To be done: Can the data below be echoed back word for word?

[start Stored data]

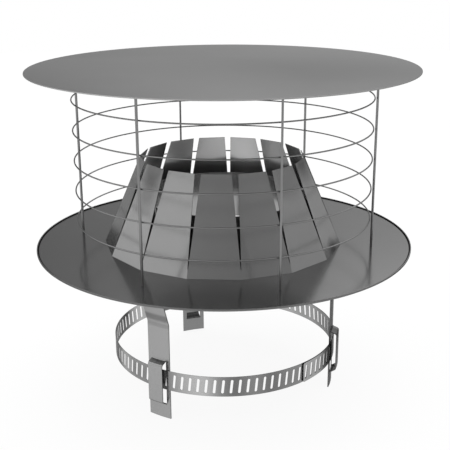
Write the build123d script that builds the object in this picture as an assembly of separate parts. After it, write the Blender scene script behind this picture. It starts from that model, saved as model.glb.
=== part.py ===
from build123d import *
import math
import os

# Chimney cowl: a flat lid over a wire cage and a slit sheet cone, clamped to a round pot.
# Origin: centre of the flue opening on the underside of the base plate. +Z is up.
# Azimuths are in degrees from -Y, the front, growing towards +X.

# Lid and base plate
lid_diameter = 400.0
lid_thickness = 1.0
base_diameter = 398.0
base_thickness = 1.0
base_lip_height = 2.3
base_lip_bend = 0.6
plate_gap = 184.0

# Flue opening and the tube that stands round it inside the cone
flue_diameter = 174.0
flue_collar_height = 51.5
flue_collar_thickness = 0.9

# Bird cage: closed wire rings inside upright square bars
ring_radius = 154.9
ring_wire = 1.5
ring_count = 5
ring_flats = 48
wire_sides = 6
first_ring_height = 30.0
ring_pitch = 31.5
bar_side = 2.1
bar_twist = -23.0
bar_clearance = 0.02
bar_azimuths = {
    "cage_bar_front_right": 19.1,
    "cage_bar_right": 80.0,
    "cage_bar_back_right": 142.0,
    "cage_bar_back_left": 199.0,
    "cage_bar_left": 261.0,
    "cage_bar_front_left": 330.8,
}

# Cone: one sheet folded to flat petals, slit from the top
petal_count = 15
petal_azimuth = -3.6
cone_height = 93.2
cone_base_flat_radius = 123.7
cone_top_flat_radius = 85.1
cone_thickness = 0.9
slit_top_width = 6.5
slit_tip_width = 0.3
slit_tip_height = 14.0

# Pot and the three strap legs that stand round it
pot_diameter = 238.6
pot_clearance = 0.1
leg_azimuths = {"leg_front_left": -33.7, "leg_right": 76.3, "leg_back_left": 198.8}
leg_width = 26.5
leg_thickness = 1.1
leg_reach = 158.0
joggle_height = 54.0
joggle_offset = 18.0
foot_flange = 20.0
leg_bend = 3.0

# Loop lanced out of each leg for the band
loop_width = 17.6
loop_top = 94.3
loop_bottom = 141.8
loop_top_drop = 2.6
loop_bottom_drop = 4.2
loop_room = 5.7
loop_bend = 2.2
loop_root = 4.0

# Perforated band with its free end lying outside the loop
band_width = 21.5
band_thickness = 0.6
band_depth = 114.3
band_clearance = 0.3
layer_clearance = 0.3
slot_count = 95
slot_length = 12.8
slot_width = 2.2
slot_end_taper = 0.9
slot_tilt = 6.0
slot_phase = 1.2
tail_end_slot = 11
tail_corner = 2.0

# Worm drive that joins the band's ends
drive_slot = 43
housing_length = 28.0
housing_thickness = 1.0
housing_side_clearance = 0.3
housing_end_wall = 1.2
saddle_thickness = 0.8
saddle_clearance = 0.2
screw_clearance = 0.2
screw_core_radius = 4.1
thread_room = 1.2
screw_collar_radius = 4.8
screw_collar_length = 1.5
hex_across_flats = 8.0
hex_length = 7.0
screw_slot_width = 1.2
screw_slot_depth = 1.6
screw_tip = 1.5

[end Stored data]

Correct output:
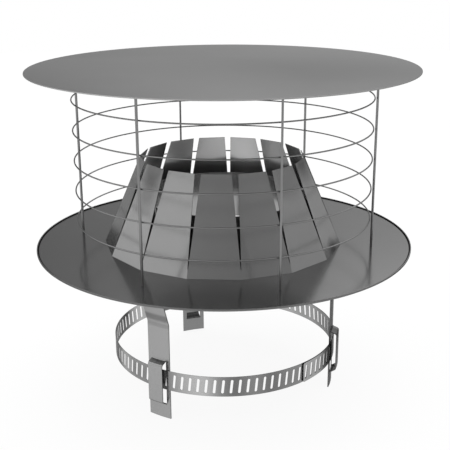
Write the build123d script that builds the object in this picture as an assembly of separate parts. After it, write the Blender scene script behind this picture. It starts from that model, saved as model.glb.
=== part.py ===
from build123d import *
import math
import os

# Chimney cowl: a flat lid over a wire cage and a slit sheet cone, clamped to a round pot.
# Origin: centre of the flue opening on the underside of the base plate. +Z is up.
# Azimuths are in degrees from -Y, the front, growing towards +X.

# Lid and base plate
lid_diameter = 400.0
lid_thickness = 1.0
base_diameter = 398.0
base_thickness = 1.0
base_lip_height = 2.3
base_lip_bend = 0.6
plate_gap = 184.0

# Flue opening and the tube that stands round it inside the cone
flue_diameter = 174.0
flue_collar_height = 51.5
flue_collar_thickness = 0.9

# Bird cage: closed wire rings inside upright square bars
ring_radius = 154.9
ring_wire = 1.5
ring_count = 5
ring_flats = 48
wire_sides = 6
first_ring_height = 30.0
ring_pitch = 31.5
bar_side = 2.1
bar_twist = -23.0
bar_clearance = 0.02
bar_azimuths = {
    "cage_bar_front_right": 19.1,
    "cage_bar_right": 80.0,
    "cage_bar_back_right": 142.0,
    "cage_bar_back_left": 199.0,
    "cage_bar_left": 261.0,
    "cage_bar_front_left": 330.8,
}

# Cone: one sheet folded to flat petals, slit from the top
petal_count = 15
petal_azimuth = -3.6
cone_height = 93.2
cone_base_flat_radius = 123.7
cone_top_flat_radius = 85.1
cone_thickness = 0.9
slit_top_width = 6.5
slit_tip_width = 0.3
slit_tip_height = 14.0

# Pot and the three strap legs that stand round it
pot_diameter = 238.6
pot_clearance = 0.1
leg_azimuths = {"leg_front_left": -33.7, "leg_right": 76.3, "leg_back_left": 198.8}
leg_width = 26.5
leg_thickness = 1.1
leg_reach = 158.0
joggle_height = 54.0
joggle_offset = 18.0
foot_flange = 20.0
leg_bend = 3.0

# Loop lanced out of each leg for the band
loop_width = 17.6
loop_top = 94.3
loop_bottom = 141.8
loop_top_drop = 2.6
loop_bottom_drop = 4.2
loop_room = 5.7
loop_bend = 2.2
loop_root = 4.0

# Perforated band with its free end lying outside the loop
band_width = 21.5
band_thickness = 0.6
band_depth = 114.3
band_clearance = 0.3
layer_clearance = 0.3
slot_count = 95
slot_length = 12.8
slot_width = 2.2
slot_end_taper = 0.9
slot_tilt = 6.0
slot_phase = 1.2
tail_end_slot = 11
tail_corner = 2.0

# Worm drive that joins the band's ends
drive_slot = 43
housing_length = 28.0
housing_thickness = 1.0
housing_side_clearance = 0.3
housing_end_wall = 1.2
saddle_thickness = 0.8
saddle_clearance = 0.2
screw_clearance = 0.2
screw_core_radius = 4.1
thread_room = 1.2
screw_collar_radius = 4.8
screw_collar_length = 1.5
hex_across_flats = 8.0
hex_length = 7.0
screw_slot_width = 1.2
screw_slot_depth = 1.6
screw_tip = 1.5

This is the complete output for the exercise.